He was born February 28, 1853 in Prussia. His father Friedrich Wilhelm Lehmann
emigrated to Cincinnati, Ohio, when Frederick was two, where
he ruled the family with an iron hand. His mother Sophia died young. At age 10,
Frederick ran away from home forever. As a vagabond, selling newspapers,
working on farms, and herding sheep, he wandered across the Midwest,
rarely going to school. In his teens, at the urging of his fellow sheep men, he
took the stump for presidential candidate Horace
Greeley and gave his first political speech. At 17 he worked as a
farm-hand for Judge Epenetus Sears of Tabor, Iowa.

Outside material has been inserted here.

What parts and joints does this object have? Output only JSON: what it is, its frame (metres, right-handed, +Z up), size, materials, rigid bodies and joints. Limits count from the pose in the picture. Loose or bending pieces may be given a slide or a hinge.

Sears was impressed with the boy's ability and sent him to Tabor College, where he graduated in 1873.
After reading law
in his benefactor's office, Lehmann practiced in Tabor, Sidney,
Nebraska City,
and Des Moines, Iowa. He married Nora Stark of Indianola
on December 23, 1879, and he represented the Wabash
Railroad. A noted orator, he was active in Iowa politics, including
the election of Governor Horace Boies. In 1890 he moved with his family
to St. Louis, Missouri and continued to represent
the Wabash while building a general law practice. In 1908 he was elected
president of the American Bar Association and served twice.

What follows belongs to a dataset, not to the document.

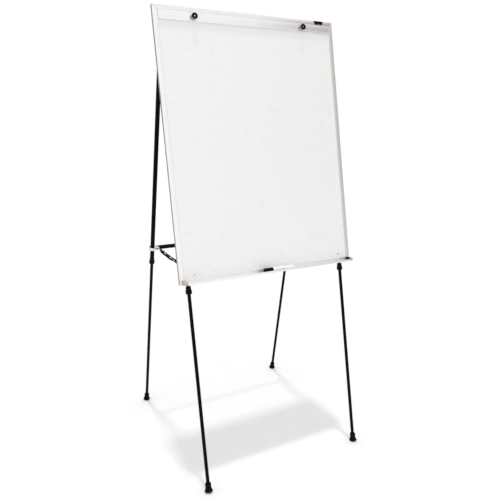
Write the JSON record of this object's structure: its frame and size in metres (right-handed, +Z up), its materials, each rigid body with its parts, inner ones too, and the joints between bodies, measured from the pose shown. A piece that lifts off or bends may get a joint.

President William Howard Taft named Lehmann as United States Solicitor General
in 1910. In the Supreme Court of the United States
Lehmann established the right to tax corporation
incomes. He considered national bank affiliates
to be illegal. About Lehmann's oral
arguments, Justice Oliver Wendell Holmes, Jr. told Felix
Frankfurter that Lehmann was so persuasive "I don't dare decide
against Lehmann. You feel as though you're ruling against God” In 1912 he
returned to practice law in St. Louis with his sons. In 1914, however, he and
Justice Joseph Rucker Lamar represented the United
States at the ABC Powers Conference in which Argentina,
Brazil,
and Chile
mediated between the United States and Mexico
on the Veracruz Incident. Cases in his private practice
established the right of the Associated
Press to news
as intellectual property, he secured the
Telephone Company's right to valuation on reproduction cost less depreciation,
and he preserved the Coca-Cola Company's right to use "Coca"

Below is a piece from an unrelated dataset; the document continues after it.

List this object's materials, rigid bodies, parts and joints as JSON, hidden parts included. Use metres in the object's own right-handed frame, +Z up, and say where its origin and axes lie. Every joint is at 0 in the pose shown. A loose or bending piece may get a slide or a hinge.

against a claim that it was fraudulent since actual cocaine
had been removed from the drink formula.
In 1918 he became counsel for the Railway Wage Commission. He supported the
forced separation of investment banks, commercial
banks and brokerages (a policy later implemented in the Glass–Steagall Act of 1933) quoting: "No
man can serve two masters." (Matthew 6:2), alluding to an inherent conflict of interest: investment banks
promote the sale of investments, even risky ones, but commercial banks have a
duty to avoid risky investments. Lehmann also vigorously opposed Prohibition.
Representing the U. S. government in the Supreme Court, he would "confess error", a practice in which the
Solicitor General admits that the government has been wrong all along and just
drops the case even when supported by a lower court's prior decision. Inscribed
in the office rotunda of the Attorney General is
Lehmann's famous saying, when a judge had remarked that he seemed to be
supporting the opposing side: "The United States wins its point whenever
justice is done its citizens in the courts." Frederick Lehmann always
refused to run for public office, especially at a party convention of the
breakaway Gold Democrats (opposed to the Free Silver
candidate William Jennings Bryan) in St. Louis which
he chaired (being foreign-born, he could not run for President anyway), and he
declined judgeships. In politics he was generally a Democrat, if sometimes a
Gold Democrat. In 1909 he drafted the charter by which the City of St. Louis is still run today. He was a founder
of the St. Louis Art Museum and the State Historical Society of Missouri,
president of the St. Louis Public Library, and a director
of the St. Louis World's Fair (Louisiana Purchase Exposition) of 1904, in
which he was host of the Universal
Congress of Jurists and Lawyers. He was a bibliophile and he
collected rare first editions of Charles
Dickens, Robert Burns and others, and artworks of Aubrey
Beardsley, George Cruikshank and Thomas
Rowlandson.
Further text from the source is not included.